By early fall the temperature differences between the upper and lower layers of water is reduced and the thermocline breaks down. By mid-fall, air temperatures will have cooled upper water layers significantly, and once the entire water column is isothermal, or of similar temperature, and as close to 39 degrees Fahrenheit as possible, the entire lake will mix with the aid of a good wind. As in the spring, the water becomes murky for a few days and then clears. Fall turnover is critical to the winter survival of trout, as this late-season mixing action ensures the entire lake is well oxygenated prior to freeze-up.

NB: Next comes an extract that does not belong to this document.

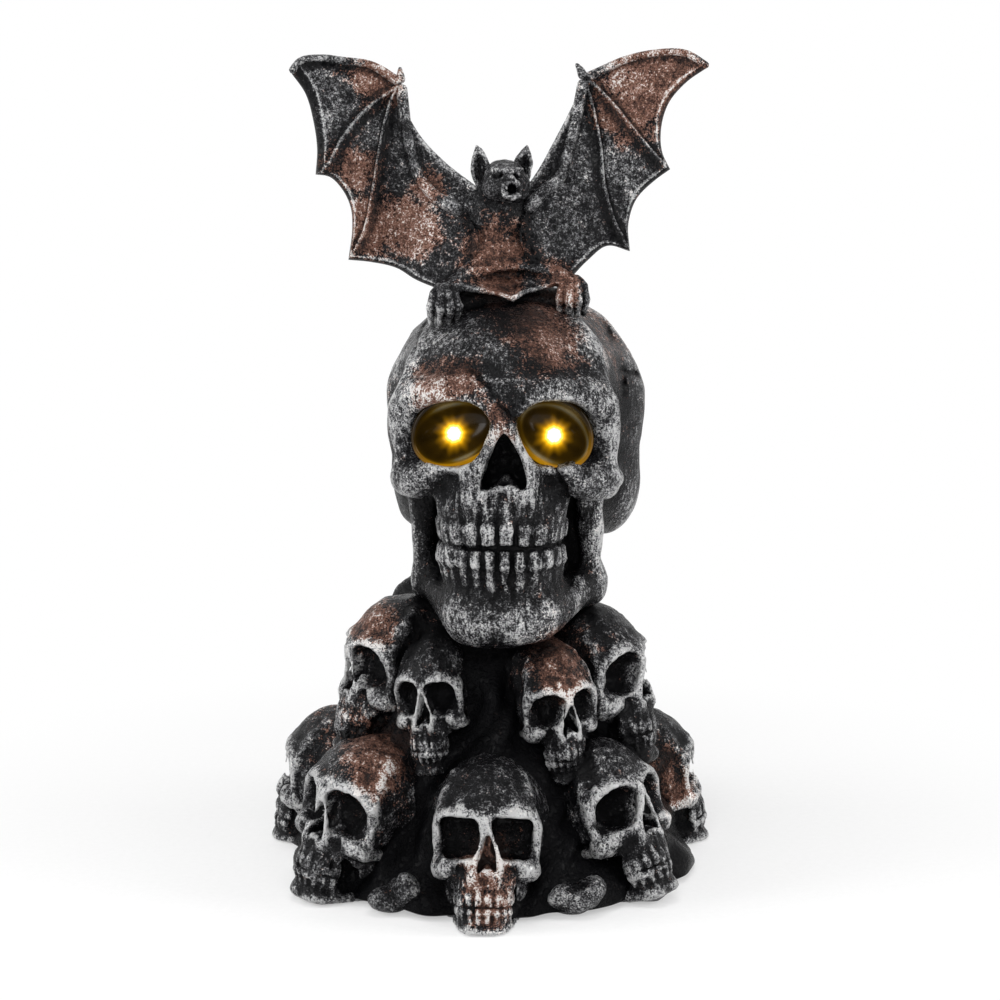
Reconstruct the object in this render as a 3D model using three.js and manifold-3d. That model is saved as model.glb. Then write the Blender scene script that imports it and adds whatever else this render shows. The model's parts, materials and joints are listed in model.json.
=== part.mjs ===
// Halloween table decoration: a bat with spread wings on the crown of a large skull with lit eyes,
// over a stack of twelve small skulls. Resin castings, with a battery tray in the hollow base.
// Millimetres, +Z up, front towards -Y, origin on the table under the middle of the object.
import * as THREE from "three";
import Module from "manifold-3d";
import { mergeVertices } from "three/addons/utils/BufferGeometryUtils.js";

const wasm = await Module();
wasm.setup();

const { degToRad } = THREE.MathUtils;

// Clearances and overruns
const seatGap = 0.3; // between two pieces that seat on or in each other
const overrun = 2; // how far a cutter runs past the face that it opens

// Large skull. Its own frame stands at chin level, under the middle of the cranium's front.
const skull = { height: 144, offsetX: 9.5, offsetY: -4, yaw: -5.5, pitch: 0.5 };
const skullWidthShare = 1; // breadth against the table of shares below
const toothLeanAngle = 4;
const teethPerSide = 6; // teeth to each side of the middle in one jaw
const spigot = { radius: 18, depth: 6 };
const wireHoleRadius = 9;

// Stack of small skulls
const stack = {
  height: 107,
  rimLift: 0.6,
  footRadius: 82,
  shoulderRadius: 60,
  shoulderHeight: 56,
  topRadius: 44,
};
const lowerRing = { height: 72, chinRadius: 103, pitch: 12, base: 0.6, widthShare: 0.92 };
// The upper skulls fill the height between the lower ring and the large skull.
const upperShares = { base: 0.486, front: 0.55, side: 0.654, rear: 0.71, rearBase: 0.505 };
const ofStack = (share) => share * stack.height;
const upperRear = {
  height: ofStack(upperShares.rear),
  chinRadius: 62,
  pitch: 2,
  base: ofStack(upperShares.rearBase),
  widthShare: 0.92,
};
const ringAngles = { lower: [108, 180, 252], rear: [142, 218] };
// The skulls seen in front, each set by its own frame: its place, at the upper skulls' base where no
// height is given, and its turns [spin about Z, lean back, roll].
const frontSkulls = [
  { height: 75, widthShare: 0.9, at: [-1.5, -74.1, -7.5], turns: [-2.5, 11.8, 1] },
  { height: 74, widthShare: 0.94, at: [-62.5, -42.5, -4.8], turns: [-46.6, 14.3, 5.8] },
  { height: 72, widthShare: 0.94, at: [58.8, -43, -5.7], turns: [39.1, 21.8, -2.5] },
  { height: ofStack(upperShares.front), widthShare: 0.76, at: [-20.1, -36.3], turns: [-21.8, 5, -5.8] },
  { height: ofStack(upperShares.front), widthShare: 0.76, at: [27.3, -35.9], turns: [22.1, -0.2, -4.4] },
  { height: ofStack(upperShares.side), widthShare: 0.9, at: [34, -9], turns: [78, 8, 0] },
  { height: ofStack(upperShares.side), widthShare: 0.9, at: [-34, -9], turns: [-78, 8, 0] },
];
const hollow = { footRadius: 55, topRadius: 20, height: 88, straight: 24 };
const knobs = { radius: 9, rise: 11, ring: 84, angles: [27, 333] };

// Bat. Its own frame stands at claw level, and its body is turned to the viewer's right.
const bat = { height: 67, sink: 6, offsetX: 5, offsetY: -10, yaw: 8 };
const clawHeight = stack.height + skull.height - bat.sink; // the claws hold on below the crown's top
const legRadius = 5;
const toe = { radius: 2.1, length: 12, spacing: 4.4, count: 4, drop: 13 };
const tailThickness = 3.5;

// Wings, measured from the body's middle: [span, rise over the claws, bow of the rib that ends there]
const wing = { thickness: 3, boneRadius: 2.8, wristSpan: 42, sweep: 14, cup: 22, rake: 12, back: 3 };
const wrist = [42, 95];
const ribTips = [
  [86, 97, 9],
  [76, 55, 4],
  [63, 20, 4],
  [26, 9, 5],
  [10, 24, 8],
  [12, 42, 8],
];
const scallopShares = [0.05, 0.14, 0.07, 0.04, 0];
const ribFlankShares = [0, 0.08, 0.36, 0.64, 0.92]; // columns of the membrane from one rib to the next
const elbowShares = [0.5, 0.13]; // along the arm from the shoulder, and out from the straight
const palmRadius = 2.5; // the fan of the membrane starts this far from the wrist
const wingSeatGap = 0.4;
const thumb = { length: 9, radius: 1.6 };

// Base tray
const tray = { radius: 66, thickness: 4, lift: 3 };
const foot = { radius: 6, ring: 56, firstAngle: 45 };
const trayScrew = { ring: 60.5, shankRadius: 1.4, headRadius: 2.8, headHeight: 1.6, length: 12 };
const screwGap = 0.3;
const screwCount = 4;

// Cells, AA size
const cell = { radius: 7.1, length: 49.2, nubRadius: 2.7, nubLength: 1.2, between: 0.8, sideGap: 0.5 };
const bay = { middleX: -12, wall: 1.6 };
const contact = { thickness: 0.5, width: 9, tabWidth: 3, tabHeight: 3 };
const spring = { radius: 3.6, tipRadius: 2.4, length: 3.4 };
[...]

Although short in duration, late fall fishing provides some of the most exciting action of the year. Trout feed very aggressively before the onset of ice cover. In a nutshell, it is shallow water fishing for some of the biggest trout of the season. The fish are looking for just about any food item that moves, but imitations of leeches, scuds, damselfly and dragonfly nymphs, and chironomid larvae top the grocery list.
Having a good understanding of where trout live and feed in a lake makes it much easier to determine which fly lines should be in the stillwater tackle bag. A floating line can be used extensively because so much feeding occurs in water less than eight meters deep. Floating lines with varying leader lengths can be fished with or without strike indicators. The choice of setup is dependent on the food source being imitated and the specific depth zones being targeted. An intermediate sinking or a slow sinking line is another must-have for the serious lake fly fisher. These lines can be fished in shallow water. And, by varying the wait time before initiating a retrieve, these cover of any part of the depth zone being fished. Fast sinking lines from Type 3 to Type 7 allow coverage of the steeper drop-offs and also any fishing situation encountered in the deepwater zone. Another excellent lake-fishing line is an emerger tip, meaning a line with short, five-foot-long intermediate sinking tips. These mini sink-tips are great for fishing chironomid pupae, mayfly nymphs, damselfly nymphs and emerging caddis pupae.
A good background in basic structure and the biological processes that occur each year in our favorite fishing lakes makes catching fish, including large ones, a lot easier. And knowing the various aquatic food sources that trout eat, and their life-cycles, is paramount to success.Knowing these things arms you with the knowledge you need to present the correct flies to trout, at the proper depths, in any season.